The year was what it needed to be. A cleanse. And a start.
Dressel is walking out onto the mammoth, oversized pool deck before a race in Lucas Oil—the first-ever competition pool built into an NFL stadium. The record-setting crowd roars, and Dressel does something he’s never done entering the arena.
He raises both hands over his head in appreciation of the ovation. After spending a lifetime walking to the starting blocks in stoic focus, impervious to what swirled around him, he is receiving the fans’ warmth and returning it.
“I've never done that in my life, and all of the sudden I'm like, I’m kinda feeling this,” Dressel said. “Just the crowd, feeling the love from everybody, that's something new. I thought all right, I guess we're doing this. And I had a pretty good swim, so I'm like, ‘I’ve got do this every time now.’ ”

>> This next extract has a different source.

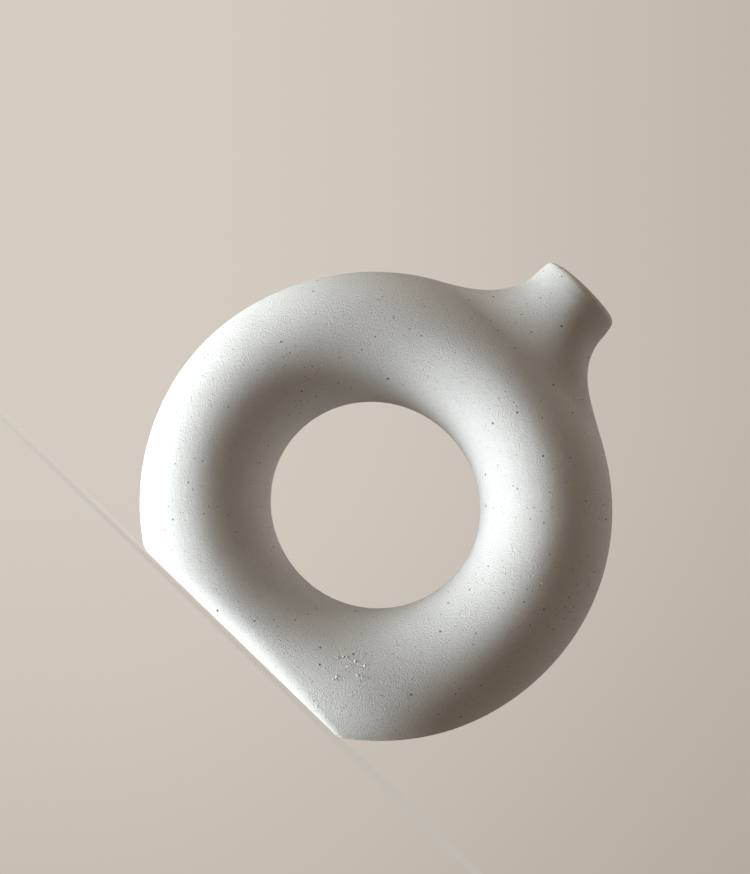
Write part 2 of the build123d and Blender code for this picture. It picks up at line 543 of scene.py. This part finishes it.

Thus, the crowd in Indy had a week of Caeleb waves, in the pool and out, culminating in the relieved and contemplative celebration atop the lane line. He could win four or five medals in Paris if he continues the trajectory from trials. It’s all hitting him differently this quadrennial—a father now, a former phenom turned elder statesman, a perfect swimming specimen learning to accept imperfect performances. He’s now able to acknowledge the scariest monster in every swimmer’s mind.
“I don't know if I’ll ever [swim] a best time ever again,” he said. “That's tough to say out loud, it really is.”
Perhaps that’s why, somewhere in the latter stages of his swimming journey, he’s wistful about where it started. As a scrawny kid with natural ability, diving into a race without a care, swimming personal-best times every time—that monster in the mind didn’t even exist. It was years from being born.
“Those honestly were some of the best days,” Dressel said. “Man, if I could get back to the 10-year-old just simply swimming—but it won’t be that. That’s the hard part. I would love to get to that point, but it won’t.”
Dressel will never reduce his sport to the simplest essence that made it so fun as a child. But he’s come a long way—far enough to get on a lane line and celebrate performances that aren’t perfect, but are good enough.